I hope these graphs disprove the Secretary’s implication that, by supporting a tax increase effective January 1, President Obama is somehow returning to the Clinton Administration’s fiscal policies. If anything, leaving out interest payments makes Obama’s fiscal policies look relatively worse.

Now let’s examine two measures of results, the unemployment rate and the growth rate of real GDP.


Team Obama projects that the President’s policies would result in 9 percent average unemployment over the President’s first term, and 7.6 percent average unemployment over two terms. Compare that to the 5.2% average unemployment rate during the Clinton Administration. Even in a hypothetical second term, after the financial shock is more than four years behind us, the Obama team estimates unemployment would average more than six percent in a second Obama term, worse than the average over the entire Clinton presidency.

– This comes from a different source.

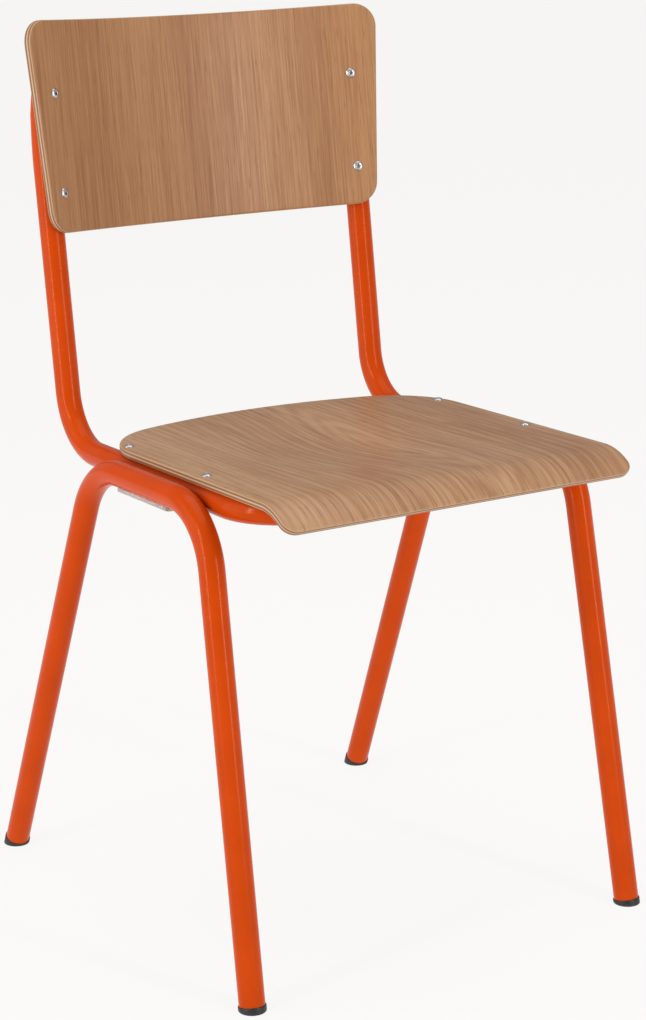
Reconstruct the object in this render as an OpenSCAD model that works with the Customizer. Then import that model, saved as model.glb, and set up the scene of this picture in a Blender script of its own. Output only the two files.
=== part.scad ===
// Stacking chair: one bent tube carries the plywood seat and backrest, and a bent
// leg frame is welded along each side of it. Front is -Y, left is -X, floor at Z = 0.

/* [Overall] */
// Height of the seat's top face above the floor
seat_height = 421.5; // [390:0.5:480]
// Distance from the seat's front edge back to the uprights, at the height of the rails
upright_setback = 385; // [350:1:430]
// Backward lean of the uprights and the backrest, in degrees
back_lean = 6.7; // [3:0.1:12]

/* [Tube] */
// Outer diameter of the steel tube
tube_d = 22; // [20:0.5:25]
// Wall of the steel tube
tube_wall = 1.5; // [1:0.1:2.5]
// Centreline radius of the bends of the main frame
frame_bend_r = 54; // [45:1:60]
// Distance from the start of the seat's front roll back to the cross run of the main frame
cross_run_inset = 16.5; // [0:0.5:30]
// Distance from the seat's side edge in to the centreline of the rails and uprights
rail_inset = 9.5; // [5:0.5:25]
// Length over which the upper ends of the uprights are pressed flat
flat_length = 72; // [60:1:90]
// Thickness of the pressed tube at the very end
flat_end_t = 5; // [4:0.5:8]

/* [Leg frames] */
// Distance from the seat's front edge back to the front knee of a leg frame
front_knee_setback = 104; // [85:0.5:115]
// Distance between the front knee and the rear knee of a leg frame
knee_gap = 194.5; // [190:0.5:240]
// Forward slope of the front legs from upright, in degrees
front_leg_angle = 9.6; // [6:0.1:14]
// Backward slope of the rear legs from upright, in degrees
rear_leg_angle = 24.4; // [18:0.1:28]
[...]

And how about real economic growth?


This graph depresses me. The Secretary’s op-ed yesterday was titled “Welcome to the Recovery,” yet he and his colleagues project an average of only 1.4% real GDP growth over a two-term Presidency.

The good news is that everyone (and I do mean everyone) is just making wild guesses about GDP growth and the unemployment rate beyond one year in the future. Nobody really has any clue what the economy will look like two, three, or six years from now.

Washington and the press corps gravitate to partisan fights like Bush v. Obama. The Secretary’s remarks today feed that tendency. I believe the claims of the Clinton team that their policies caused the strong economic growth are exaggerations, and some other time I will engage in that debate. For today what’s most important is that the Obama fiscal policies are vastly different than those of the Clinton Administration, and the Administration’s own estimates project economic results far worse than we saw in the 90s.

I agree with Secretary Geithner Secretary that we need to restore America to a pro-growth tax and fiscal policy. I just don’t think that government spending of 24% of GDP, budget deficits averaging 6% of GDP, and raising taxes on successful small business owners during a weak recovery are that policy.